Beyond malls, landlords at retail centers everywhere are rethinking how to use their big box space. With tenants like Bed Bath and Beyond closing, is there a future for large box stores? Some landlords have been able to lease these spaces to gyms or fitness tenants. In some markets, community colleges or churches will occupy large retail spaces. More affluent markets might attract golf simulators or other experiential tenants, which not only lease large spaces but attract valuable foot traffic to the center. However, many landlords will have to invest the capital required to demise these big box spaces and create smaller spaces which command higher rents.

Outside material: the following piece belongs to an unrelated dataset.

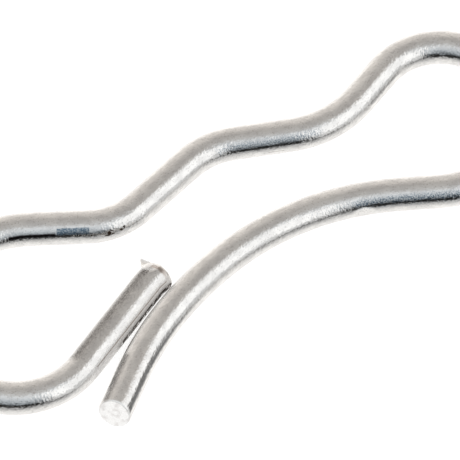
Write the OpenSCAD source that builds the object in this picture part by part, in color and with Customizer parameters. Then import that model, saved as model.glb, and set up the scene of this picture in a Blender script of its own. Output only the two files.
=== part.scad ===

To undertake any of these options, retail owners must consider the potential return on capital in a capital-constrained market, which will make some potential uses infeasible. To inform their decision, they may engage a valuation consultant with retail expertise and knowledge of the local market to perform a market study. A market study provides an analysis of supply and demand within the local market and can inform income projections for the proposed use. They may also engage a qualified engineering consultant to perform a feasibility study, which includes information about the site, its infrastructure and improvements, as well as a conceptual layout, permitting requirements and costs, and an estimate of construction costs.
The retail market still faces challenges in the near- and medium-term future, but there is potential upside for retail owners as developers continue to look at retail properties as candidates for redevelopment. As this occurs, the overall inventory of retail square footage will decrease, allowing for better absorption of retail space.